The Southern California lending environment in 2018 and 2019 will be much like 2017. There is no shortage of capital from the agencies, banks, conduits, and other conventional lenders. The biggest challenge will be a rising-rate environment, limiting loan proceeds because of debt-coverage constraints rather than LTV constraints. The request for adjustable-rate mortgage (ARM) loan products has been increasing slightly as the delta between fixed rates and ARM rates begins to widen again, and borrowers continue to search for loan products with interest-only payments to preserve cash-flow and yields.

What else should our readers know about SoCal investment sales?
Investors see the market as strong today and know that it has potential to continue to be strong as Millennials become a larger force in the rental market. The SoCal markets will produce continuous strong market performance and will cause increased interest from buyers.

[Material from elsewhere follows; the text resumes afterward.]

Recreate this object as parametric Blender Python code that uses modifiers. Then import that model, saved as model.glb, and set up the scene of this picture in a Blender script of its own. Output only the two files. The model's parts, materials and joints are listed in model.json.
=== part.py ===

The Inland Empire will continue to be a market that investors seek. Jobs created in the retail warehouse distribution sector have created a jobs-rich environment that has helped to drive great year-over-year rental growth. This jobs-rich environment gives investors confidence that there could be long-term benefits to owning in these areas as the retail business landscape continues to change.

Orange County, Los Angeles, and San Diego will continue to be sought-after by buyers. Investors are looking at these areas as it is rare to find opportunities that allow for the kinds of great fundamentals that these areas provide. These markets still have room for more rental growth due to steady flow of jobs and desire from tenants to live in these areas.